ALBUM REVIEW: II – Opposition – Goath
GOATH, despite having only been an outfit for close to three years, have been rather prolific when it comes to recording. Already with a demo and a full length record (2017’s Luciferian Goath Ritual) under their belts, the latter being released on the excellent Van Records, they’ve managed to carve out a reputation for putting out brilliant blackened death metal and their equally good live shows in a fairly swift manner. Their second full length, II – Opposition, hones their sound and ups the musicianship significantly, resulting in an album that is far leaner, aggressive and intense than its predecessors.
The album’s opener, Revenge, kicks this record off with a bang; it bursts out of the speakers in a blaze of chainsaw riffing, tight, precise drumming and some seriously bestial vocals. It is a fairly ferocious affair, with only some sparse clean vocal passages towards its closing moments providing any relief from the overall onslaught of the bulk of the song. Where the first track had plenty of death metal motifs, Born of Fornication is a much more black metal centric offering, with shrill, tremolo picked leads, icy, shrieking vocals and a dirty, crusty and raw sound. With lots of great, mid-paced rhythm sections, broken up by impressive, acidic melodies, it’s an exercise in extremity that sticks in your head from the first listen.
The third, titular track on this record, Opposition, is a dense cut of visceral death metal, peppered with a little black metal for good measure. This song possesses some excellent rolling drums fills, brilliant, groove-laden guitar lines and a dark atmosphere that shrouds this track and makes it all the more compelling. Spanning just over seven minutes, this absolutely monolithic track doesn’t contain a solitary dull moment, drawing you in from its initial moments through to the final notes, which lead flawlessly into the next track, Source 0; by comparison, this is a short, sharp shock of a song, lasting little over two minutes, but slowly gathers momentum, with primal rhythms and a dirging, razor sharp guitar tone throughout, acting as a way to bridge the gap between Opposition and Purity of the Unseen, a thick, beefy piece of blackened death metal that couples robust guitar hooks with venom soaked gutturals and machine gun drumming. It’s a palpable track that really stands out from what’s been heard thus far, and it raises the musical bar significantly higher as the album enters its second half.
Myth of Forgiveness takes the musicianship on this album to its peak. With powerful frenetic drumming acting as the focal point, coupled with cacophonous yet melody tinged guitars and vicious vocals, it’s a track that features a variety of time changes, sliding from dense mid tempos to chaotic, charging passages, and manages to fit a lot of ideas into its four and a half minute span. It serves as one of the album’s highlights, which considering the quality of the rest of the album, really is a testament to how good it is. Enraged and Possessed is a lot more straight forward, with blistering speed and emotive, rage filled vocals marking the majority of this particular track. It’s a stunning piece of dissonant and vitriolic blackened death metal that brings to mind bands like BLASPHEMY, SABBATIC GOAT and REVENGE with its overall ferocity and unerring intensity.
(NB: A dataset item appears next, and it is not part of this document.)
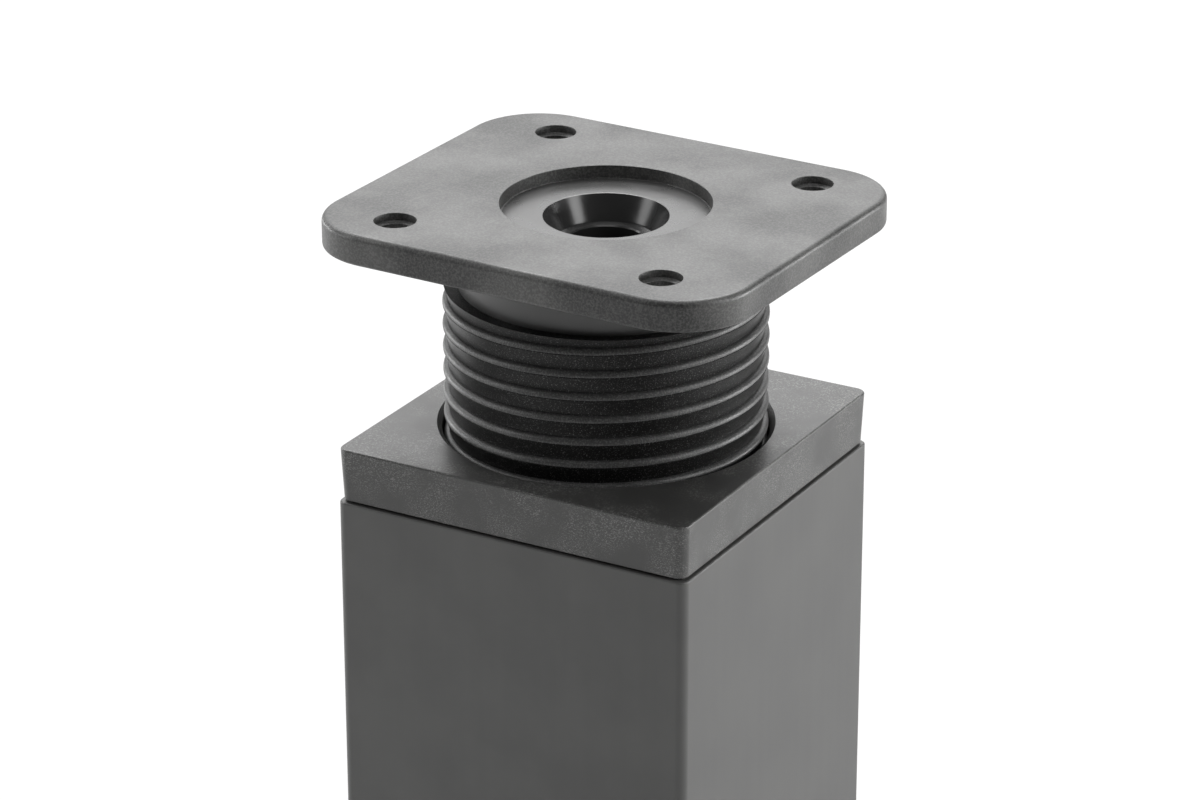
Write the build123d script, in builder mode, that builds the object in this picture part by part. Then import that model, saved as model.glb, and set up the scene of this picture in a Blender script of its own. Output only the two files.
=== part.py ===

The All Devouring Fire is a track that is characterised by a dense groovy guitar hook and thunderous drum patterns, which combined give this track an incredibly powerful feel. The vocals, acerbic and sonorous, add even more weight to the strength of this song, and make it seem large and expansive. There’s plenty of tight melodies thrown in amongst the discordance, which helps accentuate the overall darkness of this particular song. Throughout its span, it shifts from a mid-paced gallop to a funeral dirge, giving it plenty of variety, and keeping the listener enthralled to the end. The ninth and final song on the record, Luciferian Divine, with its heavy, chugging guitar motifs, pattering, primal drumming and truly eldritch vocal delivery helps to bring this album to a close in typically grim and ominous fashion. It’s an impenetrably oppressive and bleak piece of music, and provides some of the albums more ferocious performances. With its raw, grimy tone and top notch musicianship, it sounds great, and brings the album to an end on a very high note.
This is, without a shadow of a doubt, a spectacular album from start to finish from GOATH. If you love your extreme metal harsh, uncompromising and unflinchingly aggressive, this is definitely an album for you. But there is, in amongst the dark cacophony, plenty of melody and groove to satisfy fans of death and black metal in all its myriad forms. The musicianship on offer is nothing short of fantastic, and the rawer production quality allotted to this album suits the music down to the ground and really gives the music an extra edge that turns these songs from good ones to great ones. This is, in summary, pure extremity from start to finish, and well worth your attention.
Rating: 8/10
II – Opposition is out now via Van Records.